November's chill makes a bowl of rich miso ramen at lunch a sensory event, not just a habit.

7 The Verdict: One Best Month for Every Kind of Traveller

Stand at Sapporo Station on any day of the year and the scene beyond the glass doors tells you which version of the city you have landed in. January's -10.6°C variant, where pedestrians move fast with faces buried in scarves. August's 26.7°C edition, where families in T-shirts eat grilled corn outside the exits. The swing between those poles — 37.4 degrees from January's overnight low to July's 26.8°C afternoon high — means there is no universal best time. Only the best time for your particular trip.

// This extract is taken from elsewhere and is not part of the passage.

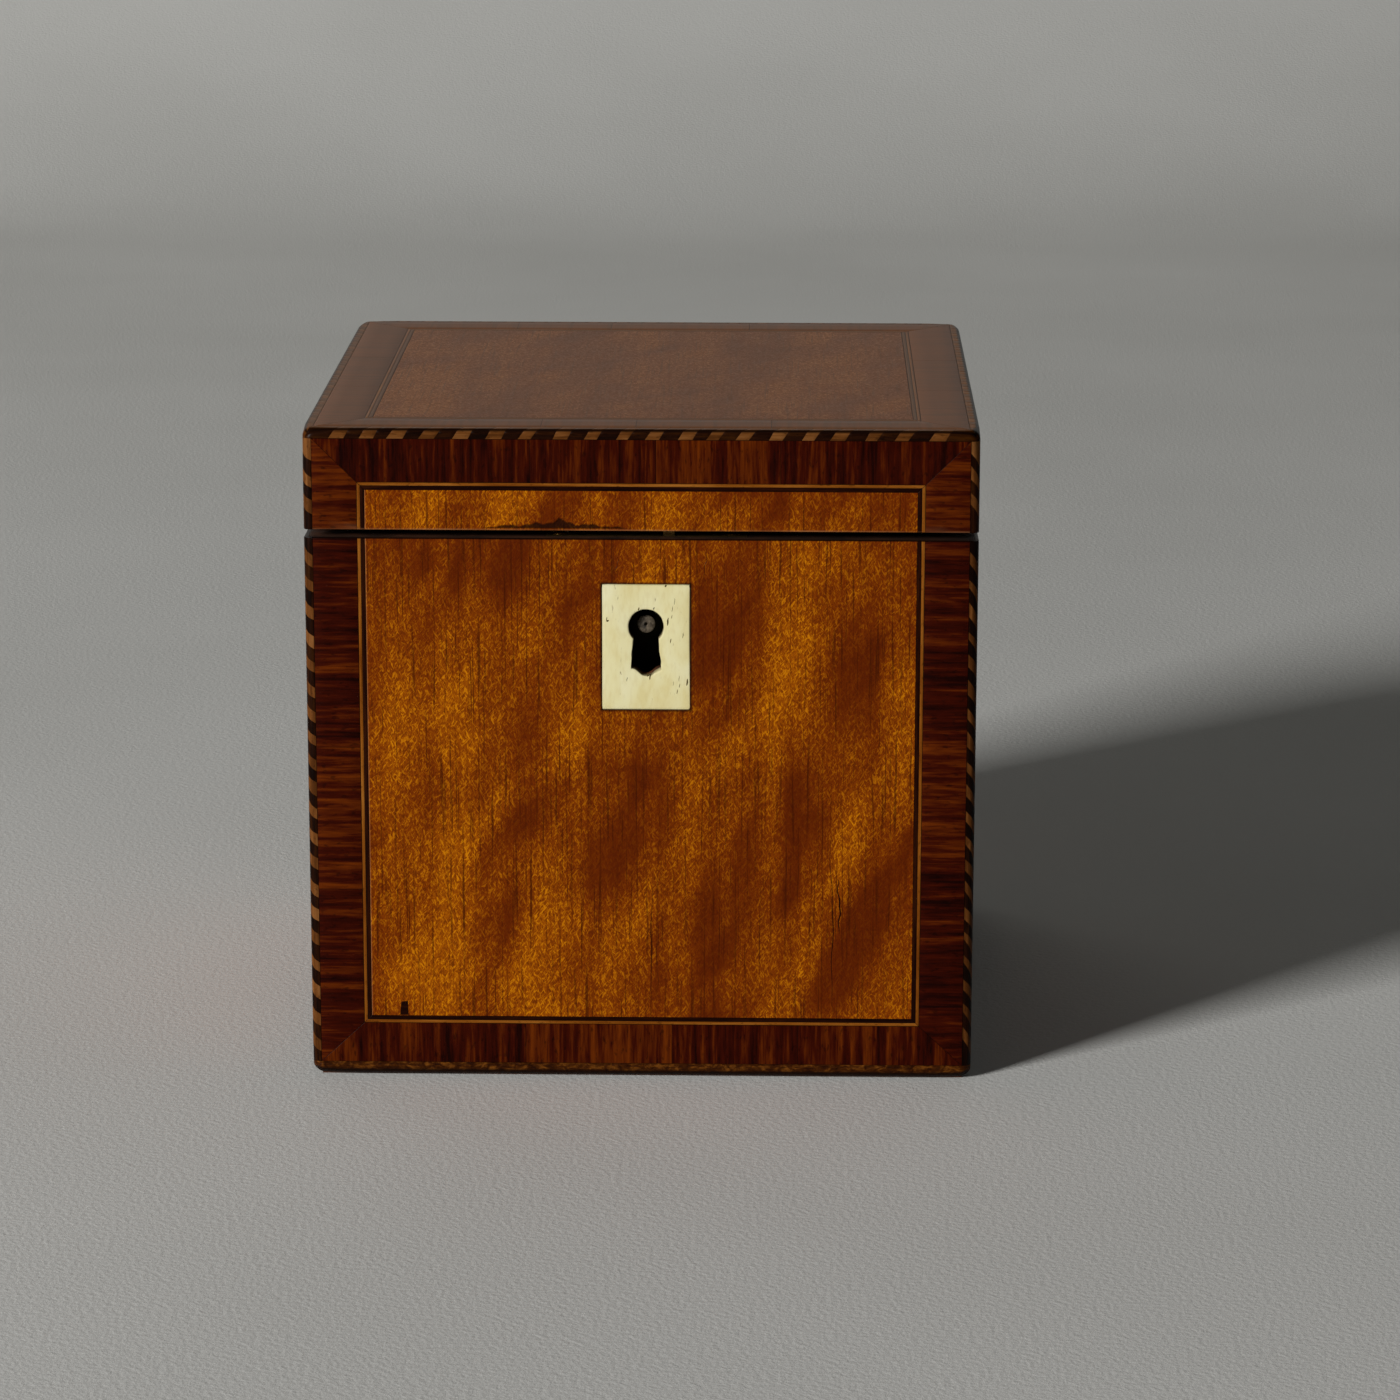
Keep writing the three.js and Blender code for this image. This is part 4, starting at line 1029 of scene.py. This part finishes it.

For budget travellers: November or March. November's 9.0°C highs and 0.4°C lows, or March's 4.2°C and -4.9°C, hold crowds at annual lows and accommodation at its cheapest. November is warmer and drier of the two. March runs even cheaper if you can handle the slush.

For first-time visitors: late May through mid-June. May's 17.2°C days and 7.7°C nights hit the sweet spot — warm, uncrowded, long on daylight. June pushes to 22.0°C highs and 13.0°C lows with slightly more rain but the same thin crowds. This is the window that shows you the most Sapporo with the least friction.

For powder-snow seekers: January over February. January's -2.6°C highs and -10.6°C lows mean drier, lighter snow with fewer people on the mountain. February's -1.4°C and -9.2°C are marginally warmer, but the Snow Festival inflates every cost.

For autumn colour: early to mid-October. Highs of 15.9°C and lows of 6.5°C sit squarely in the foliage window — warm enough for long walks in a jacket, crisp enough that the colours pop against cool air.

For heat-averse travellers escaping mainland summer: September. At 22.8°C highs and 14.0°C lows, it mirrors June's temperature profile after the domestic crowd has gone home.

The single best all-round window, if pressed: the final week of May. Highs near 17.2°C, green parks, sparse crowds, the whole city walkable without overheating or shivering. That is the Sapporo that earns the reputation.

There is no universal best time to visit Sapporo. Only the best time for your particular trip.